Imagine a situation where your friends are excited to go to a loud restaurant with live music after a day of group activities and lots of talking. You might feel unfriendly or anti-social if you say you'd rather go home and read a book than go out to eat.
And that makes you different, but still a good person. Your needs are just as valid as everyone else's, even if they go against the norm.
It may be hard to understand that the need for solitude and quiet has nothing to do with loyalty, sociability, or friendship.
What's it all about then?
Here are some facts about being a Highly Sensitive Person from the guru of HSPs, Dr Elaine Aron. She's spent her career furthering our understanding of Sensory-Processing Sensitivity, the scientific term for HSPism.

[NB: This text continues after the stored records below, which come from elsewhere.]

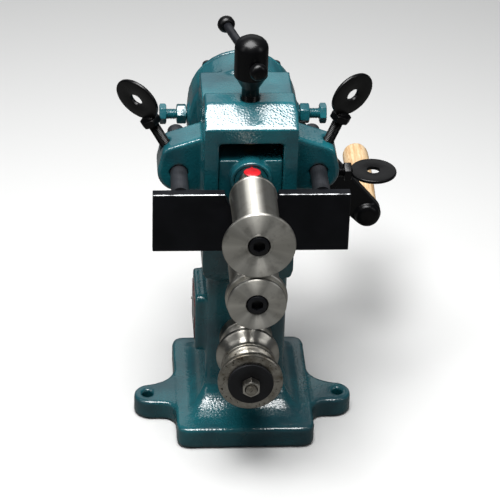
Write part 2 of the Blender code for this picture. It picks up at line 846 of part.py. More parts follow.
def upper_shaft_group():
    z = UPPER_Z
    fat = JOURNAL_D / 2 + 1.5
    shape = shaft_front(z) + [
        (JOURNAL_D / 2, ROLL_BACK_Y + 6, BLOCK_Y[1] + GAP),
        (fat, BLOCK_Y[1] + GAP, ROCKER_Y[0] - GAP),
        (BACK_JOURNAL_D / 2, ROCKER_Y[0] - GAP, BACK_BUSH_Y),
        (GEAR_SEAT_D / 2, BACK_BUSH_Y, GEAR_Y[1]),
        (CRANK_SEAT_D / 2, GEAR_Y[1], CRANK_HUB_Y[1] - 1),
        (6, CRANK_HUB_Y[1] - 1, CRANK_HUB_Y[1] + 13),
    ]
    shaft = finish("upper_shaft", turned(steps_profile(shape), "Y", (0, z), 24), looks["steel"], (0, 0, z))
    screw_thread_hole("upper_thread", shaft, z)
    flange_back = ROLL_FACE_Y + FLANGE_W
    outer = [
        (UPPER_BODY_D, ROLL_BACK_Y),
        (UPPER_BODY_D + 1.5, ROLL_BACK_Y - 0.8),
        (UPPER_BODY_D, ROLL_BACK_Y - 3),
        (UPPER_NOSE_D, flange_back + 6),
        (UPPER_NOSE_D + 4, flange_back + 1.5),
        (FLANGE_D - 2, flange_back),
        (FLANGE_D, flange_back - 0.8),
        (FLANGE_D, ROLL_FACE_Y + 0.8),
        (FLANGE_D - 1.6, ROLL_FACE_Y),
    ]
    upper = roll("upper_roll", z, outer)
    roll_screw("upper_roll_screw", z)
    key_and_slots("upper_roll_key", z, SPIGOT_D / 2, ROLL_BACK_Y - 32, ROLL_BACK_Y - 8, shaft, upper)
    wheel = gear("upper_gear", z)
    key_and_slots("upper_gear_key", z, GEAR_SEAT_D / 2, GEAR_Y[0] + 1, GEAR_Y[1] - 1, shaft, wheel)
    sleeve = tube_profile(CRANK_SEAT_D / 2 + GAP, 12.5, GEAR_Y[1] + GAP, CRANK_HUB_Y[0] - GAP)
    finish("crank_spacer", turned(sleeve, "Y", (0, z), 24), looks["dark"], (0, 0, z))
    arm = crank_arm()
    key_and_slots("crank_key", z, CRANK_SEAT_D / 2, CRANK_HUB_Y[0] + 2, CRANK_HUB_Y[1] - 4, shaft, arm)
    nut_y = CRANK_HUB_Y[1] + GAP
    nut = finish(
        "crank_nut",
        extruded(hexagon(HEX_12, 0, z, 0.3), "Y", nut_y, nut_y + 10),
        looks["dark"],
        (0, 0, z),
    )
    cut(nut, drill("crank_nut_bore", 12 + 2 * GAP, "Y", (0, z), nut_y - PIERCE, nut_y + 10 + PIERCE, 16))


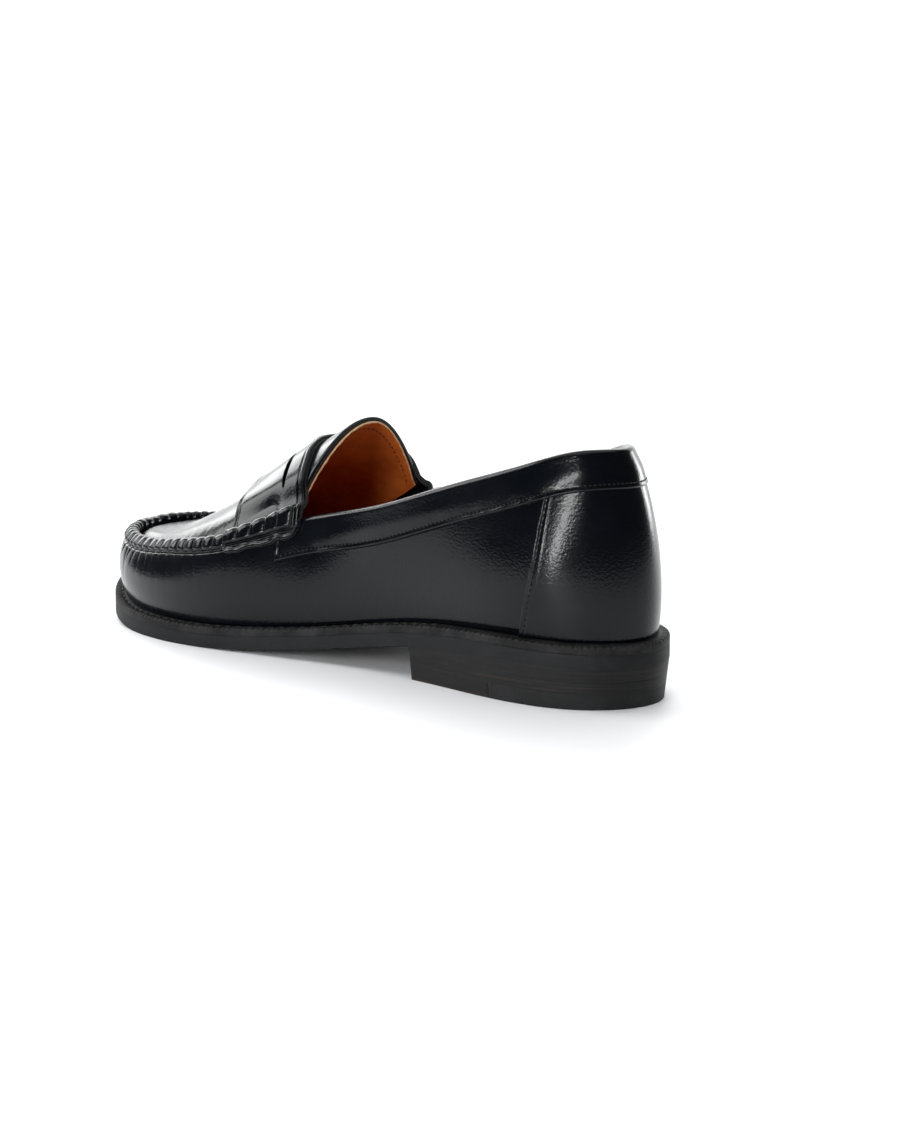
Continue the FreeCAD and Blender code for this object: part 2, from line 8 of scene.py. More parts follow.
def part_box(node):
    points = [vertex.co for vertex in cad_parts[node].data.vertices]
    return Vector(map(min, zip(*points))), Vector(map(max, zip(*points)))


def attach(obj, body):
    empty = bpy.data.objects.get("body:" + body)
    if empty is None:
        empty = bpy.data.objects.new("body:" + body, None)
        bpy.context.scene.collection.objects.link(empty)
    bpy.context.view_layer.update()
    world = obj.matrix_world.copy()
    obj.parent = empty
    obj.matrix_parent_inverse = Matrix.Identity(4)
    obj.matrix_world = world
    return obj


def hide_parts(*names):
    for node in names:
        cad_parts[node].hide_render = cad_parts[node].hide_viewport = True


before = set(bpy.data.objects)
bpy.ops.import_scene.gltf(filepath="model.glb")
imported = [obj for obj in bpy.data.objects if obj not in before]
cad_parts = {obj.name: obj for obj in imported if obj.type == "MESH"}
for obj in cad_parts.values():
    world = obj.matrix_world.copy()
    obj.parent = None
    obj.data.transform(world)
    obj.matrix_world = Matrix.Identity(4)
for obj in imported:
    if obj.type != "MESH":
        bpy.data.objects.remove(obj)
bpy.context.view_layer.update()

I highly recommend her book, The Highly Sensitive Person: How to Thrive When the World Overwhelms You, from which these facts come.
1. Everyone, HSP or not, feels best when their nervous system is neither too bored nor too aroused. Too little arousal and you can feel dull and ineffective. Too much arousal of the nervous system and you become distressed, clumsy, and confused.
With extreme arousal you can’t think clearly and feel out of control. The best amount of arousal falls somewhere in the middle and this “optimal level of arousal” is one of the most solid findings in psychology.
2. People differ considerably in how much their nervous system is aroused in the same situation, under the same stimulation. What is moderately arousing for most people is highly arousing for HSPs. What is highly arousing for the majority of the population causes an HSP to become frazzled or even to shut down.
3. The difference in neurological response is largely inherited and it is very real and normal. And innate. If you're an HSP you were born this way, like 15-20% of the population.
4. Being highly sensitive is innate and biologists have found high sensitivity in over 100 species. This trait reflects a certain type of survival strategy—being observant before acting—which can be extremely beneficial in the wild and other many other settings.
5. HSPs notice levels of stimulation that go unobserved by others. Sounds, sights, physical sensations are all taken in and processed more deeply.
It's not that the hearing or sight is more acute. The difference seems to lie somewhere in the brain, in a more careful processing of information. You reflect more on everything, and you sort things into finer distinctions—HSPs sort into 10 sizes what others sort into three.
6. HSPs are also more easily overwhelmed. If you notice everything, you're naturally going to be overstimulated when things are too intense, complex, chaotic, or novel for an extended time.
It's important to realize that dealing with high sensitivity isn't about "getting over it", "growing a thicker skin", or "not being so selfish".
But you can learn to use that difference as a strength—even a superpower—with skills and a shift in how you view things.